President Clinton will be right to veto the massive tax cuts embraced by the Republican Congress. The wonder is that the Republicans are so wedded to a program that is dubious as both policy and politics. As Federal Reserve Chairman Alan Greenspan noted the other day, tax cuts might someday be justified to revive the economy from a recession or to improve the prospects of a sweeping program of tax simplification. But there's no case for big tax cuts based merely on paper projections of budget surpluses.
The projections, for example, assume a steep drop in both defense spending and domestic discretionary spending that may be unwise, particularly for defense. The White House estimates that these categories of spending will fall from 7.6 percent of national income in 1995 to 5.1 percent in 2010. (Domestic discretionary spending is a catchall that ranges from the FBI to environmental protection.) Similarly, projections optimistically assume that tax collections will remain near historic highs even though that may unrealistically require that the current economic boom continue forever.

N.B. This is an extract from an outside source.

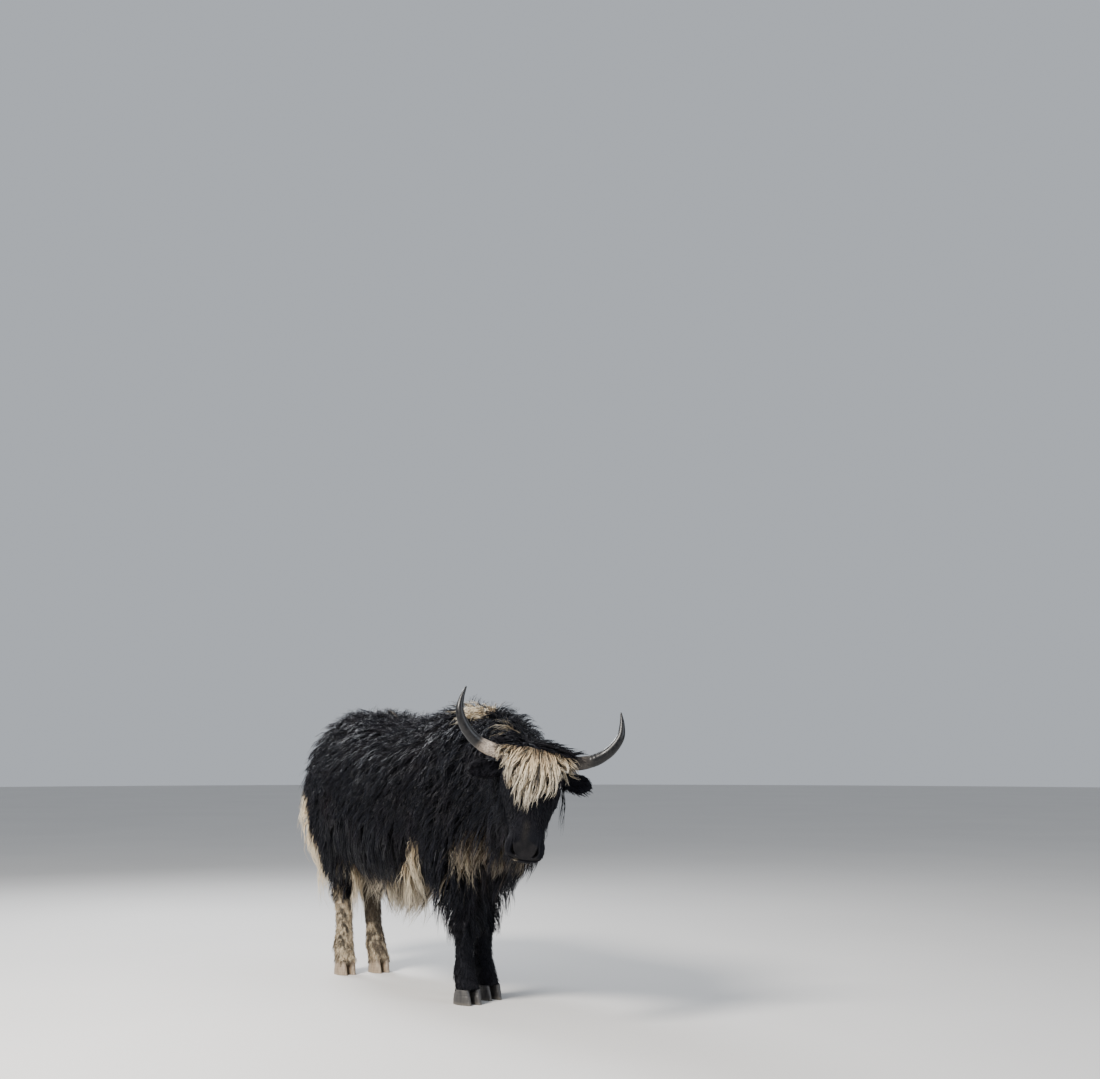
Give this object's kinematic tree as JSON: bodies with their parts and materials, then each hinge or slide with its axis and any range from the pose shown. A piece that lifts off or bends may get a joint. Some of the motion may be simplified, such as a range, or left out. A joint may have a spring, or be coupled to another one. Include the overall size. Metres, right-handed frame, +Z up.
{
  "type": "domestic yak",
  "caption": "Standing domestic yak with a long shaggy black coat, cream forelock, belly fringe and hind legs, upswept horns, and head turned to its right.",
  "frame": {"origin": "on the floor under the soles, at the centre of the bounding box's bottom", "axes": "+X the way the body faces, +Y the animal's left side, +Z up"},
  "size_m": [2.4644, 0.7814, 1.4116],
  "materials": {
    "black_coat": "long coarse hair",
    "cream_coat": "long coarse hair",
    "horn": "satin horn",
    "hoof": "dull, worn horn",
    "eye": "wet, glossy"
  },
  "bodies": {
    "root": {"horn_left": "horn", "ear_left": "black_coat", "eye_left": "eye", "horn_right": "horn", "ear_right": "black_coat", "eye_right": "eye", "tail": "cream_coat", "foreleg_right_upper": "black_coat", "foreleg_right_lower": "black_coat", "foreleg_right_claw_left": "hoof", "foreleg_right_claw_right": "hoof", "foreleg_left_upper": "black_coat", "foreleg_left_lower": "black_coat", "foreleg_left_claw_left": "hoof", "foreleg_left_claw_right": "hoof", "hindleg_right_upper": "cream_coat", "hindleg_right_lower": "cream_coat", "hindleg_right_claw_left": "hoof", "hindleg_right_claw_right": "hoof", "hindleg_left_upper": "cream_coat", "hindleg_left_lower": "cream_coat", "hindleg_left_claw_left": "hoof", "hindleg_left_claw_right": "hoof", "torso_rear": "black_coat", "torso_middle": "black_coat", "torso_front": "black_coat", "neck": "black_coat", "head": "black_coat"}
  },
  "joints": []
}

Suppose that spending exceeds projections by one percentage point of national income and that tax revenues fall below projections by the same amount. In today's dollars, these errors -- not out of line with past mistakes -- would total about $170 billion annually. Most of the future surpluses would vanish. And if they do materialize? Well, the best way to use them is to repay the publicly held federal debt of almost $3.7 trillion. Reducing the debt cuts interest payments, now an eighth of federal spending. This would create a cushion against the future retirement costs of the baby-boom generation -- or an emergency.
Republicans once advertised themselves as cautious and prudent: precisely the qualities that recommend a policy of debt reduction. There are many possible explanations for why these virtues have been so casually sacrificed. One is that some party constituencies insist on tax cuts. Small businesses and farmers want relief from the estate tax; pro-family groups demand that the "marriage penalty" be eased.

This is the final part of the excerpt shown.